The cover of The Inflamed Mind should immediately arouse a reader’s suspicions about the reliability of what lies within ... The idea that inflammation is involved in some mental illnesses is not an improbable hypothesis. But the evidence that it’s a significant cause of most kinds of depression comprises a relatively small part of Dr. Bullmore’s narrative, which is puffed to book length with chapters on how the immune system works, some history of depression from melancholia to major depressive disorder, speculation about the evolutionary benefits of depression, and an extended argument that body and mind are intricately related ... the truly radical breakthrough would be to step back from market-driven efforts to reduce the complexities of depression to single biomedical markers and instead to place its symptoms in social context. With depression and anxiety at epidemic levels, do we really want to measure everyone’s levels of cytokines and C-reactive protein or, rather, should we reduce the stressors they face and improve the quality and meaningfulness of their lives?

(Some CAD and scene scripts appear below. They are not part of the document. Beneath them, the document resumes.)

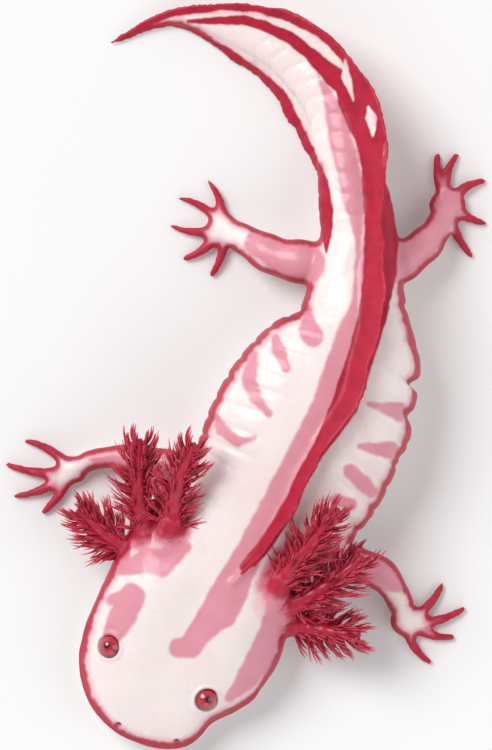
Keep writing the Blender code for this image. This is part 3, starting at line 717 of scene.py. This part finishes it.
def insideOutline(points):  # how far inside the outline seen from above each point lies, in millimetres
    cell = 0.4
    low = points[:, :2].min(axis=0) - 4 * cell
    at = np.floor((points[:, :2] - low) / cell).astype(int)
    filled = np.zeros(at.max(axis=0) + 6, bool)
    for dx in (-1, 0, 1):
        for dy in (-1, 0, 1):
            filled[at[:, 0] + dx, at[:, 1] + dy] = True
    grown = filled.copy()
    for step, axis in ((1, 0), (-1, 0), (1, 1), (-1, 1)):
        grown |= np.roll(filled, step, axis)
    empty = np.argwhere(grown & ~filled)
    _, far = nearest(nearTree(flat(low + (empty + 0.5) * cell)), flat(points[:, :2]))
    return np.maximum(far - 1.9 * cell, 0)


def markSkin(points, normals, s, back, across, limb, thin):
    def limit(kind, always):  # the underside stays pale, and marks fade out towards it
        shift, slope = markingsAndShade[kind]
        return np.where(always, 3.0, (normals[:, 2] + shift) * slope)

    seen = limit("seen", (thin > 0.5) | (back > 0.55 * read("top", s)))
    windows = streakField(markingsAndShade["windows"], points) - 12 * ease(across / 1.2 + 0.6)
    crimson = np.minimum(streakField(markingsAndShade["crimson"], points), -windows)
    # the fin of the back is red all over, up to where it becomes the tail's
    finRed = np.minimum((thin - 0.25) * 4, np.minimum(s - 53, 140 - s))
    crimson = np.maximum(crimson, finRed)
    # the pink field also carries the painted shade of the rib grooves
    pink = streakField(markingsAndShade["pink"], points) - 20 * limb
    pink = np.maximum(pink, streakField(markingsAndShade["limbPink"], points))
    width = markingsAndShade["rim"]
    rim = width["head"] + (width["trunk"] - width["head"]) * ease((s - 22) / 20)
    rim += (width["tail"] - width["trunk"]) * ease((s - 140) / 15)
    rim = rim + (width["limb"] - rim) * limb - insideOutline(points)
    return np.minimum(crimson, seen), np.minimum(pink, seen), np.minimum(rim, limit("rimSeen", thin > 0.5))


def limbFields(points, s, across):  # 1 on the legs, and 1 on the toes
    half = halfAt(s, across)
    limb, digits = np.zeros(len(points)), np.zeros(len(points))
    for leg in legs.values():
        line = legLine(leg, 60)
        tree = nearTree([p for p, _ in line])
        close = np.nonzero(np.hypot(*(points[:, :2] - line[30][0][:2]).T) < 45)[0]
        index, distance = nearest(tree, points[close])
        radius = np.array([line[k][1] for k in index])
        on = ease((radius * 1.9 - distance) / (radius * 0.5)) * ease((index - 10) / 6)
        on *= ease((np.abs(across[close]) - half[close] * 0.9) / 1.5)
        limb[close] = np.maximum(limb[close], on)
        toes, share = [], []
        for spot in leg["digits"]:
            toes += digitLine(leg, spot, 24)
            share += [k / 24 for k in range(25)]
        tree = nearTree(toes)
        fromFoot = np.hypot(*(points[:, :2] - leg["foot"]).T)
        end = np.nonzero(fromFoot < 26)[0]
        index, distance = nearest(tree, points[end])
        along = np.array(share)[index]
        toe = ease((3.2 - distance) / 1.2) * ease((along - 0.12) / 0.55)
        toe *= ease((7.5 - points[end, 2]) / 1.5)
        digits[end] = np.maximum(digits[end], toe)
        limb = np.where((fromFoot < 21) & (np.abs(across) > half * 1.25), 1.0, limb)
    return limb, digits


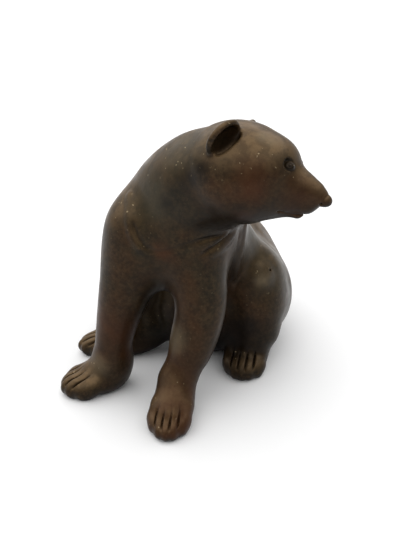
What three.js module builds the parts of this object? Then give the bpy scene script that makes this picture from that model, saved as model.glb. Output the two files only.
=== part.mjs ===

A rousing, straight-from-the shoulder call for a new approach to treating depression ... Bullmore’s involvement with a research program at the pharmaceutical firm GlaxoSmithKline, an arrangement he is quick to acknowledge, may raise questions about his interest in the development of new anti-inflammatory drugs to treat depression, but his insights into depression and its treatments are impressive and valuable. The black-and-white illustrations vary widely in quality, from woodcuts and engravings to some rather amateurish original drawings ... Aimed at the general public, highly readable, and more than a little provocative.
[Bullmore] may raise some eyebrows when he positions himself as an underappreciated maverick struggling against an oblivious medical establishment. However, he stops short of recommending anything other than further research, admitting that his ideas are still unproven, while leaving general readers with a well-informed and cogently argued brief for funding and more investigation in the field.